Через десять жутких минут услышал, как палачи, собравшись у края рва с факелами, стали рассуждать:

— Щас удачно стрельнули! Смотри, не дергаются!

— Да кто и остался раненым, всё равно подохнет в такой мороз. Достреливать нет смысла.

Акцию завершили тем, что закидали снегом свою кровавую работу.

Долго ещё лежал я без движения до той поры, пока не затихли голоса наверху. Через полчаса решил выбираться из этого кровавого месива. Ноги и руки закоченели. С трудом освободился от примерзших на мне мертвяков.
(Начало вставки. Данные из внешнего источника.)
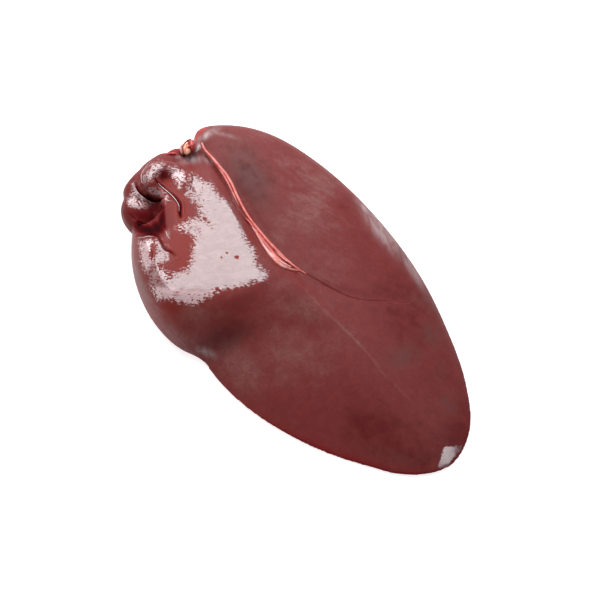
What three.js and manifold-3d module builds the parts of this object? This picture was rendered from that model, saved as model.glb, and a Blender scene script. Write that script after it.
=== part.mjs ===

Они и спасли от мороза. Пока они остывали, я согревался. Поднимался и падал много раз, поднимался и снова пытался выбраться наверх. Наконец удалось! С опаской приблизился к дымившимся головёшкам от костров. Рискнул раздуть огонь. Немного согрелся, жажду утолял снегом. Просидел у погасших костров до рассвета. Клонило ко сну. Задремав, упал на огонь. Пострадали полушубок, правый ичиг, рукавицы.

Рассвет пугал. Надо было прятаться, благо с лесом знаком давно. Домой направился таёжными тропами. Для ориентировки прислушивался к движению поездов. Старался держаться вблизи магистрали, верный ориентир. Иркутск обошёл в районе Якутского тракта, Ангару преодолел ночью. Да и посёлки проходил в тёмное время. Искать пропитание помогла старая сибирская традиция оставлять провиант, кусок хлеба для бродяг в банях или слуховых амбарных окнах. Такая людская доброта всегда, даже и в старые времена, спасала беглых каторжан. Днями я грелся в зародах или стогах сена. Костёр разводить опасался.

Почти десять дней шёл по тайге. Сдерживал себя, чтобы не зайти к родне, жившей по пути.

А вот вам доверился. Спасибо, что приютили!»

Подобную трагическую историю также рассказал в своей повести «Воскрес из мёртвых» житель Заларинского района М.Косинский. В предисловии есть такие слова: «Другу своему, Михаилу Петровичу Фурманову, посвящаю».